BEGIN RAW DATA

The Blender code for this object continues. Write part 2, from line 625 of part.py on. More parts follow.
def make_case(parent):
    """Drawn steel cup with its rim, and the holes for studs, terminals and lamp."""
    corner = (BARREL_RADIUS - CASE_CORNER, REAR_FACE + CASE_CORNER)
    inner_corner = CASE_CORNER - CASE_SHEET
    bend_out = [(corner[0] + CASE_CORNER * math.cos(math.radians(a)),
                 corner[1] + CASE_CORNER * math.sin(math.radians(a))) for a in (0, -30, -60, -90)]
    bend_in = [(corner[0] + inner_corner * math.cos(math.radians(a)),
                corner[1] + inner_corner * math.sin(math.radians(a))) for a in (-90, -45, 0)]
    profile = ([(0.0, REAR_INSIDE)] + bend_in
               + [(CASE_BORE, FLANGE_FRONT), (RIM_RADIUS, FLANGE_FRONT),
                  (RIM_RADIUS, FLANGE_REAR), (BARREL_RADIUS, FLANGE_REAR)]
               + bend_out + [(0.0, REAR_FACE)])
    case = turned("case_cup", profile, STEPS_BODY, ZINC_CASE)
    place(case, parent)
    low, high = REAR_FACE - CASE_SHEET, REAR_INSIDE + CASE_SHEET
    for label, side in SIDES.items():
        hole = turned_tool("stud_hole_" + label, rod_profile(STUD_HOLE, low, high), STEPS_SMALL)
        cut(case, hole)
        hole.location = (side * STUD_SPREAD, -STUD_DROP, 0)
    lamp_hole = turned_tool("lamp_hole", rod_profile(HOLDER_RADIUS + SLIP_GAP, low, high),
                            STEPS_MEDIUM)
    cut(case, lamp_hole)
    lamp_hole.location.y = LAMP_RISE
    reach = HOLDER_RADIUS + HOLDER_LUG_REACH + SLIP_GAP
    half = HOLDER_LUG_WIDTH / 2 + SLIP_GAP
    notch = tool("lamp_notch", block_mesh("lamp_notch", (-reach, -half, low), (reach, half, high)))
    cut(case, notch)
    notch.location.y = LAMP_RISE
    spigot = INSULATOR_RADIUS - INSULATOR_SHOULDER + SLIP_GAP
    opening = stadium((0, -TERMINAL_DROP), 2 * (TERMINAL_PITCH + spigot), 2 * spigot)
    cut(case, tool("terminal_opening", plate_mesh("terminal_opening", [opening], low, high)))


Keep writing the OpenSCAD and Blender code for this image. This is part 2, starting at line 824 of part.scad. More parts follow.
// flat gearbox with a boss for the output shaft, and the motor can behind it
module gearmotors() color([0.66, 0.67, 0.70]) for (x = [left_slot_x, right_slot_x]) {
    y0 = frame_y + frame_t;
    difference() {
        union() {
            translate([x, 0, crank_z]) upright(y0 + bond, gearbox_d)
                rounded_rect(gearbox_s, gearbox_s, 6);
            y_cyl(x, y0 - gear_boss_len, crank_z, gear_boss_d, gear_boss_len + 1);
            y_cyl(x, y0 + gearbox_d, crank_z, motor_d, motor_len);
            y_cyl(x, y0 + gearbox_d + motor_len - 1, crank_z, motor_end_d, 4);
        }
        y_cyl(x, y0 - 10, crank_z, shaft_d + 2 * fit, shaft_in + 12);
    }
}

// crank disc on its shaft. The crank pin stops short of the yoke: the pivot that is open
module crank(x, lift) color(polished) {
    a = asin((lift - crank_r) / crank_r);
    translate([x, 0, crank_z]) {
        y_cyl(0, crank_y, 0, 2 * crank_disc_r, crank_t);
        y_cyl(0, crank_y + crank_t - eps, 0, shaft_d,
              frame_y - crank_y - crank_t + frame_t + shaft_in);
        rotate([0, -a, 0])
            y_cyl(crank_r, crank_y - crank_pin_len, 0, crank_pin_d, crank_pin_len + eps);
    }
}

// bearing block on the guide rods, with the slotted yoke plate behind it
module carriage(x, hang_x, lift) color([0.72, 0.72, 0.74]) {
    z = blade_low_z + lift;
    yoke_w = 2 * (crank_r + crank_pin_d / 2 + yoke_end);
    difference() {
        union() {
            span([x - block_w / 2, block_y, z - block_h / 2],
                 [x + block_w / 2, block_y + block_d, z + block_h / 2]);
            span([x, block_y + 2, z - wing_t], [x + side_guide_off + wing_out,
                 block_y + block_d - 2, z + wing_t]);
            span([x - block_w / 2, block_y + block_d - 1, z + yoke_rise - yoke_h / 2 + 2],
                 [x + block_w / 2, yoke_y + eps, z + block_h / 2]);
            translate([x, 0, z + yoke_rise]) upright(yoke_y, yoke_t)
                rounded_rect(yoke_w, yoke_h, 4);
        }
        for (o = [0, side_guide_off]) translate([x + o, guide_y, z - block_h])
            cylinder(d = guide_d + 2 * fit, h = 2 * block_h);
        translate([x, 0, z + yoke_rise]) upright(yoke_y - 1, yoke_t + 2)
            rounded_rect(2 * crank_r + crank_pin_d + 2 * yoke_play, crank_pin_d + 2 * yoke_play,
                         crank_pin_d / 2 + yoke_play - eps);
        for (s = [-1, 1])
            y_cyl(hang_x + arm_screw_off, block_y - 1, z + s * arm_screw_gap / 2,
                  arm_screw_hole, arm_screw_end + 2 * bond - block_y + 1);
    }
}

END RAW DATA
BEGIN RAW DATA

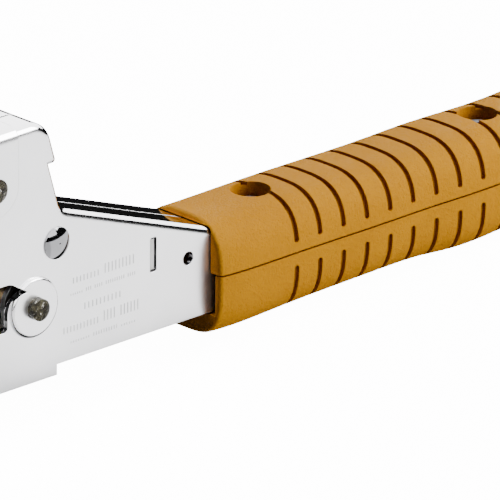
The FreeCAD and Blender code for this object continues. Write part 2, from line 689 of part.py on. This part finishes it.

END RAW DATA
BEGIN RAW DATA

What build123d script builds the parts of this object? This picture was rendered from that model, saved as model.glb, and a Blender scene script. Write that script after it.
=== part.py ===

END RAW DATA

## WHAT THE TASK ASKS
Only a number is wanted: how many lines of the material include the word "follow".

## RESPONSE TO THE EXERCISE
2